Abstract
Universal Self-Adaptive Prompting (USP) presents an approach designed to bolster zero-shot learning capabilities of LLMs. Traditional in-context learning (ICL) shows remarkable zero-shot abilities but often suffers from a lack of guidance when real-world labels are scarce. USP overcomes these limitations by using models' output as pseudo-demonstrations for ICL. The model requires minimal unlabeled data and works in inference mode, displaying flexibility in a variety of NLP tasks. Notably, USP distinguishes between task types—Classification (CLS), Short-form Generation (SFG), and Long-form Generation (LFG)—applying tailored selection mechanisms to derive quality pseudo-demonstrations. Its performance was assessed across multiple tasks with PaLM and PaLM 2 models.
Preliminaries
USP builds on ICL principles by leveraging generated outputs as pseudo-demonstrations for zero-shot ICL, modifying the test query with these demonstrations. The process involves two stages: initial zero-shot prompting to create potential pseudo-demos and a follow-up step that appends these to the query for improved prediction. This method is also adjacently influenced by the concept of self-consistency, where an LLM decodes a query multiple times to generate diverse predictions and uses the majority as the final output.

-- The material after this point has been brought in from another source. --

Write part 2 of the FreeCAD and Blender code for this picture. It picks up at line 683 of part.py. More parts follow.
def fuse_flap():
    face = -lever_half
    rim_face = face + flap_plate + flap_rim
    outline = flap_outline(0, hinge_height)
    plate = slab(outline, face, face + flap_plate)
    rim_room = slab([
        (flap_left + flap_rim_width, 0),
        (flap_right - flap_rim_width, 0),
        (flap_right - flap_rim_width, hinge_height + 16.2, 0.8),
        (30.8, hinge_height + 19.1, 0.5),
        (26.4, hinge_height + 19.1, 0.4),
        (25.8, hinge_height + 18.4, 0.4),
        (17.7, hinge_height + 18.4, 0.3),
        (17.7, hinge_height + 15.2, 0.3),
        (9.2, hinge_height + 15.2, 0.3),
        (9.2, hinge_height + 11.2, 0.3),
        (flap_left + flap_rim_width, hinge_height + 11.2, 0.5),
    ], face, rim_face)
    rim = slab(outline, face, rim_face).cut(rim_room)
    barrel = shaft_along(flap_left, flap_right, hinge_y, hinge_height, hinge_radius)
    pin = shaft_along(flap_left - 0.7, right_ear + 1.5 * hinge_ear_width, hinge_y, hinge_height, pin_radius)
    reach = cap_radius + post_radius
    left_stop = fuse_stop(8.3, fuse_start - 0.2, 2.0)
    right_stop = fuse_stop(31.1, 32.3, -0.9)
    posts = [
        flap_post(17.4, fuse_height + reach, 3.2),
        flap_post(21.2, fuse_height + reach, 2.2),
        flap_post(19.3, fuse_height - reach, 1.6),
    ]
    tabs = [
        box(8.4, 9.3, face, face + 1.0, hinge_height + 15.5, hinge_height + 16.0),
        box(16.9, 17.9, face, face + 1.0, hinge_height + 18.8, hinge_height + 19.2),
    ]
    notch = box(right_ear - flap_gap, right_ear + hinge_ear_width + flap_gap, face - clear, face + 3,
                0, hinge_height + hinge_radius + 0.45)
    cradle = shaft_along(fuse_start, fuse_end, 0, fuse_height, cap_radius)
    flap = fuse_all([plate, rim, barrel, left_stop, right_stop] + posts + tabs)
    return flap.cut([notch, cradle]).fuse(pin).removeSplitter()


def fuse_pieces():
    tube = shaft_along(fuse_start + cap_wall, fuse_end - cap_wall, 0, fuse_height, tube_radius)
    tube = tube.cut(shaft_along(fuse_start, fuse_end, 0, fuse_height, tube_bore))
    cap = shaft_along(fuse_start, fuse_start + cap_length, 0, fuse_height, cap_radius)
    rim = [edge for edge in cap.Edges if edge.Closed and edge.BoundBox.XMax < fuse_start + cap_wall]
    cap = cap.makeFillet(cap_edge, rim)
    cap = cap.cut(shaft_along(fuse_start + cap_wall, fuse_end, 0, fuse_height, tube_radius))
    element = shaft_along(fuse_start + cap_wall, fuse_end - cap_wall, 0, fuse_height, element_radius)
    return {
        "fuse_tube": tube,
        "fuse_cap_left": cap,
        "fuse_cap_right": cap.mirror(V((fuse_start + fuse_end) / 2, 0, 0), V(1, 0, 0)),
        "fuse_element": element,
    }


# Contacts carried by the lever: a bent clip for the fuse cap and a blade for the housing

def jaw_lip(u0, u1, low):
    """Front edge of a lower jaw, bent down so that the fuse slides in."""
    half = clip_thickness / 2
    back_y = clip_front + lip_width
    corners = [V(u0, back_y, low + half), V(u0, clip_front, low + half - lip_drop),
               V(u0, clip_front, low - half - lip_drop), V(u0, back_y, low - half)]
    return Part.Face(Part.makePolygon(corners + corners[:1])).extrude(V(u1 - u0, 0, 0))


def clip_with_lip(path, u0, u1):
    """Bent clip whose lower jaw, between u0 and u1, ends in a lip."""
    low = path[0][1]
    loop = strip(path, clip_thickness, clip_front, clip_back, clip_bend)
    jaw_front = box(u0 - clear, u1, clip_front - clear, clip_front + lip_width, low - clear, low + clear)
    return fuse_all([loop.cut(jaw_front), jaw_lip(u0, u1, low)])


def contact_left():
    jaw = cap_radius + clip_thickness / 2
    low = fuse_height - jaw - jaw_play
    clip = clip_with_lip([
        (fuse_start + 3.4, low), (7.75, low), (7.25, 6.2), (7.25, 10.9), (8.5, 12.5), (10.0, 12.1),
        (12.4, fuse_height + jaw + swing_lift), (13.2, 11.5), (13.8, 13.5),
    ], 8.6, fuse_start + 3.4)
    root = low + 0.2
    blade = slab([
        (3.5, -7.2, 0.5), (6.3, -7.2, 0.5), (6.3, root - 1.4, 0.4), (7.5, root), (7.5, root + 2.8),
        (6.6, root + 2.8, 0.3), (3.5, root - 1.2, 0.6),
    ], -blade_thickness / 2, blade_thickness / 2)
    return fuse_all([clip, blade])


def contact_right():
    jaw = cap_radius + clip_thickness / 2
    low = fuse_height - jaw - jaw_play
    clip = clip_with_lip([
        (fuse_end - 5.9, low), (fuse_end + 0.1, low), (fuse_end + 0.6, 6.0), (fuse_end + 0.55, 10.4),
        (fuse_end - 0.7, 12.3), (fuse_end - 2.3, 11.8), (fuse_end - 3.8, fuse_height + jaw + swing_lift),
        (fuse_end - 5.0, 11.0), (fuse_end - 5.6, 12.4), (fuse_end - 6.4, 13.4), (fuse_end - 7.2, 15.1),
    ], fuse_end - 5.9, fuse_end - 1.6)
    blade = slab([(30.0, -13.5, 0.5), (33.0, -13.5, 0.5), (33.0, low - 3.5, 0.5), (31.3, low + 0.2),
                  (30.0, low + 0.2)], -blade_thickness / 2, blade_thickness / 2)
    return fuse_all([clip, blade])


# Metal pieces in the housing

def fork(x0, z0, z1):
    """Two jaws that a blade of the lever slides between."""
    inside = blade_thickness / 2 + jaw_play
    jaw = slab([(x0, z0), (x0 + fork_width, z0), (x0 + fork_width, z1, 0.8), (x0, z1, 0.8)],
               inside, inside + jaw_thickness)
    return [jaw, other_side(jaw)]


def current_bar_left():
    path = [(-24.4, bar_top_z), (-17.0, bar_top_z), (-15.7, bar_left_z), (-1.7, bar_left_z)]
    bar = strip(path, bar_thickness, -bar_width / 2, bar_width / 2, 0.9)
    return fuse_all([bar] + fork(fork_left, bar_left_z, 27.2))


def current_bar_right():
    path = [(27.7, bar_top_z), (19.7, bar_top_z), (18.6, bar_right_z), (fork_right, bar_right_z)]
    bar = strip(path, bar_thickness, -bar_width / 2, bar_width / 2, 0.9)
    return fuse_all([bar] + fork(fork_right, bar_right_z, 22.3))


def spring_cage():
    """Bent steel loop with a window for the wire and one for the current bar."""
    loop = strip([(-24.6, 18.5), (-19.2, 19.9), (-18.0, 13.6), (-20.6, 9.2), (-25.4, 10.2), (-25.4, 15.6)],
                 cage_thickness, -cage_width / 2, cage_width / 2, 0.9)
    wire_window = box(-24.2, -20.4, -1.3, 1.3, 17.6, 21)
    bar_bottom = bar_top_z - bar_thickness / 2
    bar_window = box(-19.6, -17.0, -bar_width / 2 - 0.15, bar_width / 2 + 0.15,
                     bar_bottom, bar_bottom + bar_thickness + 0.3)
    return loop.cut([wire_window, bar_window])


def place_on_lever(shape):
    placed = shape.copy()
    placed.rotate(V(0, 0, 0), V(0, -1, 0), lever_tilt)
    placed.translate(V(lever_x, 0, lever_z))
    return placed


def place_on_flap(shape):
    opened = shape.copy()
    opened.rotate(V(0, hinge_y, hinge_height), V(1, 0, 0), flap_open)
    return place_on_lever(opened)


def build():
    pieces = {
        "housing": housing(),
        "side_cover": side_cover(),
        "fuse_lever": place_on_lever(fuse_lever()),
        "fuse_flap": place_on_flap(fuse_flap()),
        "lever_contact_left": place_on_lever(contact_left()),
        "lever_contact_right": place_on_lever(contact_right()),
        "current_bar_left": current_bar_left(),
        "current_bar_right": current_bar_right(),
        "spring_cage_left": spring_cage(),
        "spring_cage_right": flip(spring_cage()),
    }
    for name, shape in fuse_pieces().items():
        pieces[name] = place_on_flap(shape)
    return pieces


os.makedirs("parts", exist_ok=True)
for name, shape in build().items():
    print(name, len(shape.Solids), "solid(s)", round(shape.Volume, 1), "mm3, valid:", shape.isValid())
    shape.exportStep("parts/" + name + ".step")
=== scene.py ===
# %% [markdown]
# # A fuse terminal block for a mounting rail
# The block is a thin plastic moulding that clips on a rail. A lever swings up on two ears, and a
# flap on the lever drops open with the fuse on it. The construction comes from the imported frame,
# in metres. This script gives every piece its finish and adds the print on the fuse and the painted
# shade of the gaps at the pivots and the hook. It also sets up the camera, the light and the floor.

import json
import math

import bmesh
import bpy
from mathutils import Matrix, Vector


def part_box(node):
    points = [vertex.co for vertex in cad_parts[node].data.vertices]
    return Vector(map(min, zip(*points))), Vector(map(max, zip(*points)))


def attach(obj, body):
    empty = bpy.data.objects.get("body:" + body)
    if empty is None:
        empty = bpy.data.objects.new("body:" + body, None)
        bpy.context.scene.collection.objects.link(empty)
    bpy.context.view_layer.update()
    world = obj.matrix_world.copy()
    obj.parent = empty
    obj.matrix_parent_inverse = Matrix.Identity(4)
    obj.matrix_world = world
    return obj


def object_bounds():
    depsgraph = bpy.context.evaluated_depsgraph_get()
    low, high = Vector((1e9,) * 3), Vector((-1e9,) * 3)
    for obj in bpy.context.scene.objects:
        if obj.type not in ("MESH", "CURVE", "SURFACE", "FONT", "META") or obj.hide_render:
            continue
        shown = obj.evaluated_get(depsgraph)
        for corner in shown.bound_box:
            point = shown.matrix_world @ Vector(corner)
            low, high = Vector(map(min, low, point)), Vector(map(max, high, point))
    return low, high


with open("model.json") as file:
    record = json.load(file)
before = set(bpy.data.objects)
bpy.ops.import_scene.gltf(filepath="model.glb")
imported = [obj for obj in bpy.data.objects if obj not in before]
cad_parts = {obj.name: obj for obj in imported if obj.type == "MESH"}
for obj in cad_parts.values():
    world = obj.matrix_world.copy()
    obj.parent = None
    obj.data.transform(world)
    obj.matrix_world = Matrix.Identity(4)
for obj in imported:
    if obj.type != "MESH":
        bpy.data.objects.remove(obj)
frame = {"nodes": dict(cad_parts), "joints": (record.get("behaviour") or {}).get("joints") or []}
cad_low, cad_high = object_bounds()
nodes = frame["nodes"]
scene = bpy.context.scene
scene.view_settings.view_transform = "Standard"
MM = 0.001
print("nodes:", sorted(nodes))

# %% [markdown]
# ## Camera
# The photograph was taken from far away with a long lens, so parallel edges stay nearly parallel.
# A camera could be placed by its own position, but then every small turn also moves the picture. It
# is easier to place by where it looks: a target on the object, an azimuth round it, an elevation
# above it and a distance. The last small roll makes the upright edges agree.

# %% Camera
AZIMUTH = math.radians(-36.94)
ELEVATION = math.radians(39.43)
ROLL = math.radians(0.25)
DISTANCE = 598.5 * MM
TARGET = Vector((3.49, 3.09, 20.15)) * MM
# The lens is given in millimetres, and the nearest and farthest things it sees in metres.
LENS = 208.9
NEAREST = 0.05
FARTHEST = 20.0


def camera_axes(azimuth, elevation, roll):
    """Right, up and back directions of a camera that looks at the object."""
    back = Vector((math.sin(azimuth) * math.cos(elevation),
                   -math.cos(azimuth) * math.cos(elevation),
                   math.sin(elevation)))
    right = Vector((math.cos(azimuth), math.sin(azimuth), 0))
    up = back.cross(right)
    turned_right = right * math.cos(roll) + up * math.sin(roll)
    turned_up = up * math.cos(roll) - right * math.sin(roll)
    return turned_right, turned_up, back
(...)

Universal Self-Adaptive Prompting
USP innovatively applies a task-specific heuristic for pseudo-demo selection, informed by the need to adapt confidence metrics to varying task objectives. Given the differing nature of responses across task types, USP introduces category-specific scoring functions. For example, in CLS tasks, USP harnesses the negative entropy of probablity distributions over class labels to estimate confidence. SFG tasks, which entail diverse correct responses, necessitate multiple decoding rounds and an entropy-based scoring function, while LFG tasks rely on pairwise metric evaluations due to the high variability in responses. Importantly, USP adapts to these challenges while maintaining efficiency, requiring a small subset of the test set for pseudo-demo generation.
Evaluation and Results
Comparative analysis against standard baselines reveals that USP not only surpasses typical zero-shot prompting on over 40 tasks but also competes favorably with few-shot baselines. This demonstrates its efficacy in improving zero-shot generalizability using modest amounts of unlabeled data.
Key findings include its superior performance on generative tasks and consistency with larger or more advanced LLMs. The USP score correlates positively with ground-truth performance, indicating its effectiveness in identifying high-quality pseudo-demos, despite occasional underperformance against zero-shot baselines. This paper postulates that the amplitude of USP's benefit is proportionate to the model's uncertainty in zero-shot conditions, where increased guidance is most needed. The findings suggest the applicability of USP in cost-effectively enhancing zero-shot learning on a wide range of NLP tasks.